Reproduce exactly the opening lines of the listing, stopping after the line that contains "flexible plastic conduit." and including it.

_ _ _

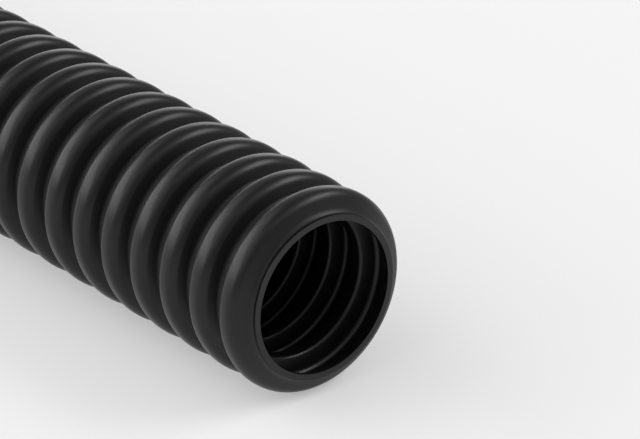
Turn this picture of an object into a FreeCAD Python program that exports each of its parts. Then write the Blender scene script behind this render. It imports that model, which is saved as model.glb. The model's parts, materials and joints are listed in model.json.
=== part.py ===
"""Corrugated conduit: one straight length of black flexible plastic conduit.

The conduit is one moulded piece. Its wall runs in ring after ring: a broad
rounded crest, a steep flank, a round groove, another flank. Inside, the wave is
squarer: flat under each crest, steep beside it, and flat again on the rib that
the back of a groove makes in the bore. So the wall is thickest at the crests
and the ribs, and thin on the flanks, where the conduit bends. The ribs set the
clear bore. Both ends are cut square across the middle of a groove, and the edge
that the cut leaves in the bore is eased, so that cables don't chafe on it.

Units are millimetres. The conduit lies along X on the plane Z = 0, and the
origin is on that plane under the middle of its length.
"""

import FreeCAD
import Part
import math
import os

# Driving dimensions
CREST_DIAMETER = 32.0     # outside, over the crests
BORE_DIAMETER = 23.1      # inside, between the ribs
NOMINAL_LENGTH = 1000.0   # sold length, which the cut rounds to whole rings
PITCH = 7.25              # from one ring to the next
WALL = 1.4                # square to the axis, through a crest and through a rib
END_EASE = 0.45           # a rib that the cut halves is lower by this

# The wave outside: straight width and shoulder radius of a crest, radius of a groove
CREST_FLAT = 0.5
CREST_ROUND = 1.95
GROOVE_ROUND = 1.2

# The wave inside: straight width and shoulder radius under a crest and on a rib
HOLLOW_FLAT = 1.6
HOLLOW_ROUND = 1.1
RIB_FLAT = 1.4
RIB_ROUND = 0.65

# Beside a crest's shoulder, a valley's round takes at most this share of the room
ROUND_SHARE = 0.9

# What follows from them
ring_count = max(1, round(NOMINAL_LENGTH / PITCH))
cut_length = ring_count * PITCH
crest_radius = CREST_DIAMETER / 2
rib_radius = BORE_DIAMETER / 2
groove_radius = rib_radius + WALL
hollow_radius = crest_radius - WALL
cut_rib_radius = rib_radius + END_EASE

AXIS = FreeCAD.Vector(1, 0, 0)
LIFT = FreeCAD.Vector(0, 0, crest_radius)   # the axis lies this far above the floor


def point(x, radius):
    """A point of the section, which is drawn above the conduit's axis."""
    return FreeCAD.Vector(x, 0, radius)


def line(start, end):
    """A straight edge of the section."""
    return Part.LineSegment(start, end).toShape()


def arc(centre, radius, start, end):
    """A round edge of the section, its angles taken from straight outward to +X."""
    def at(angle):
        return centre + point(radius * math.sin(angle), radius * math.cos(angle))
    return Part.Arc(at(start), at((start + end) / 2), at(end)).toShape()


def half_ring(x, side, crest, valley):
    """Half a ring, from the middle of the valley at x to the middle of a crest.

    The crest is the next one towards +X where side is 1, and towards -X where
    it is -1. Crest and valley are each given as radius, straight width and
    round. The flank is the line that touches both rounds, one on each side: the
    crest round's centre lies run further along the axis than the valley
    round's, and rise further out.
    """
    crest_at, crest_flat, crest_round = crest
    valley_at, valley_flat, valley_round = valley
    run = (PITCH - crest_flat - valley_flat) / 2
    valley_round = min(valley_round, ROUND_SHARE * (run - crest_round))
    rise = (crest_at - crest_round) - (valley_at + valley_round)
    lean = math.atan2(rise, run) + math.asin((crest_round + valley_round) / math.hypot(run, rise))

    valley_centre = point(x + side * valley_flat / 2, valley_at + valley_round)
    crest_centre = valley_centre + point(side * run, rise)
    foot = arc(valley_centre, valley_round, math.pi, math.pi - side * lean)
    shoulder = arc(crest_centre, crest_round, -side * lean, 0)
    edges = [
        foot,
        line(foot.lastVertex().Point, shoulder.firstVertex().Point),
        shoulder,
        line(shoulder.lastVertex().Point, point(x + side * PITCH / 2, crest_at)),
    ]
    if valley_flat > 0:
        edges.append(line(point(x, valley_at), foot.firstVertex().Point))
    return edges


def wave(crest, valley, end_valley):
    """One side of the wall over the whole length, half a ring either side of each crest."""
    edges = []
    for ring in range(ring_count):
        start = ring * PITCH - cut_length / 2
        before = end_valley if ring == 0 else valley
        after = end_valley if ring == ring_count - 1 else valley
        edges += half_ring(start, 1, crest, before)
        edges += half_ring(start + PITCH, -1, crest, after)
    return edges


def conduit():
    """The wall's section, turned once round the axis and laid on the floor."""
    groove = (groove_radius, 0, GROOVE_ROUND)
    outside = wave(
        crest=(crest_radius, CREST_FLAT, CREST_ROUND),
        valley=groove,
        end_valley=groove,
    )
    inside = wave(
        crest=(hollow_radius, HOLLOW_FLAT, HOLLOW_ROUND),
        valley=(rib_radius, RIB_FLAT, RIB_ROUND),
        end_valley=(cut_rib_radius, RIB_FLAT, RIB_ROUND),
    )
    cuts = [
        line(point(end, cut_rib_radius), point(end, groove_radius))
        for end in (-cut_length / 2, cut_length / 2)
    ]
    section = Part.Face(Part.Wire(Part.__sortEdges__(outside + inside + cuts)))
    turned = section.revolve(FreeCAD.Vector(0, 0, 0), AXIS, 360).removeSplitter()
    turned.translate(LIFT)
    return turned


def main():
    os.makedirs("parts", exist_ok=True)
    part = conduit()
    part.exportStep("parts/corrugated_conduit.step")
    print(f"{ring_count} rings, {cut_length:.1f} mm long, {len(part.Faces)} faces, valid {part.isValid()}")
    print(f"volume {part.Volume / 1000:.1f} cm3")


main()
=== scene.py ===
# %% [markdown]
# # A length of corrugated conduit
#
# The object is one straight length of black plastic conduit, the kind that
# protects cables. Its thin wall is moulded into ring after ring. The scene
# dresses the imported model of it: a fine surface takes the place of the coarse
# one, a plastic finish goes on, and a floor, lamps and a camera go round it.

import json
import math

import bpy
import numpy as np
from mathutils import Matrix, Vector


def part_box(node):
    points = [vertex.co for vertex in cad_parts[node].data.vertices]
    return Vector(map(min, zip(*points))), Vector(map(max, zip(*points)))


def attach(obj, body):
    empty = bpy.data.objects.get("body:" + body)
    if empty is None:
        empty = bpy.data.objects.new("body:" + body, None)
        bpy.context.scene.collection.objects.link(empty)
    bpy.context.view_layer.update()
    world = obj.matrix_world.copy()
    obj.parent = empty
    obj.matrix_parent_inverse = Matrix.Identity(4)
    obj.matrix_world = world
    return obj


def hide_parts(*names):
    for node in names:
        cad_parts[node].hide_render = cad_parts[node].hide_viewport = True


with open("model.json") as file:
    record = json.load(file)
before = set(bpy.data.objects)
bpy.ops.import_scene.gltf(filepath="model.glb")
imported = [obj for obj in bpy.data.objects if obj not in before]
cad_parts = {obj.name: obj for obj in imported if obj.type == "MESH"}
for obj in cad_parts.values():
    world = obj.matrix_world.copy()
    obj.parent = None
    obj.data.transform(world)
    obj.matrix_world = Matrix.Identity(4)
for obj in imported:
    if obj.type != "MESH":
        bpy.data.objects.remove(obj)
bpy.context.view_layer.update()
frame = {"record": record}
NODE = "corrugated_conduit"
BODY = "root"

# %% [markdown]
# ## Sizes
#
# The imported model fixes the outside, the length and the bore. The rest of the
# wall's section is a few real sizes: the width of a ring, the rounds on its
# crest and in its groove, and the thickness of the wall. They could be measured
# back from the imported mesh, but written out they can be read and changed. All
# values are metres.

# %% Sizes
MM = 0.001
low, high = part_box(NODE)
mounts = {mount["name"]: mount for mount in frame["record"]["mounts"]}

crest_radius = (high.z - low.z) / 2
axis_height = low.z + crest_radius
rib_radius = mounts["clear_bore"]["dims"]["r_mm"] * MM
half_length = (high.x - low.x) / 2

NOMINAL_PITCH = 7.25 * MM  # from one ring to the next
WALL = 1.4 * MM            # square to the axis, through a crest and through a rib
CREST_FLAT = 0.5 * MM      # straight width on top of a crest
CREST_ROUND = 1.95 * MM    # radius of a crest's shoulders
GROOVE_ROUND = 1.2 * MM    # a groove is one round
HOLLOW_FLAT = 1.6 * MM     # straight width under a crest, inside
HOLLOW_ROUND = 1.1 * MM    # radius of its shoulders
RIB_FLAT = 1.4 * MM        # straight width on a rib, inside
RIB_ROUND = 0.65 * MM      # radius of a rib's shoulders
END_EASE = 0.45 * MM       # a rib that the cut halves is lower by this

ring_count = round(2 * half_length / NOMINAL_PITCH)
pitch = 2 * half_length / ring_count
groove_radius = rib_radius + WALL
print(f"{ring_count} rings of {pitch / MM:.3f} mm, crest radius {crest_radius / MM:.2f} mm")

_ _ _

Response to the exercise:
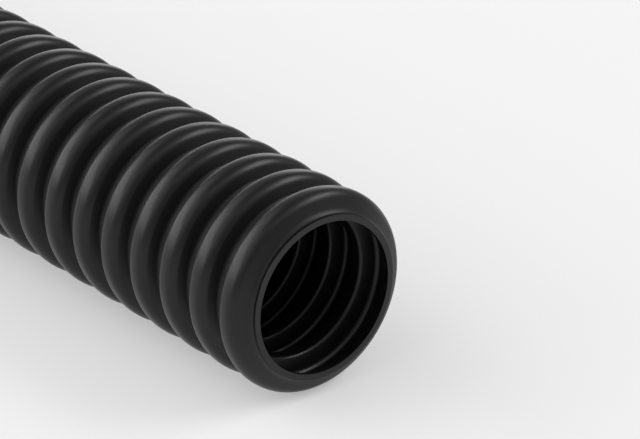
Turn this picture of an object into a FreeCAD Python program that exports each of its parts. Then write the Blender scene script behind this render. It imports that model, which is saved as model.glb. The model's parts, materials and joints are listed in model.json.
=== part.py ===
"""Corrugated conduit: one straight length of black flexible plastic conduit.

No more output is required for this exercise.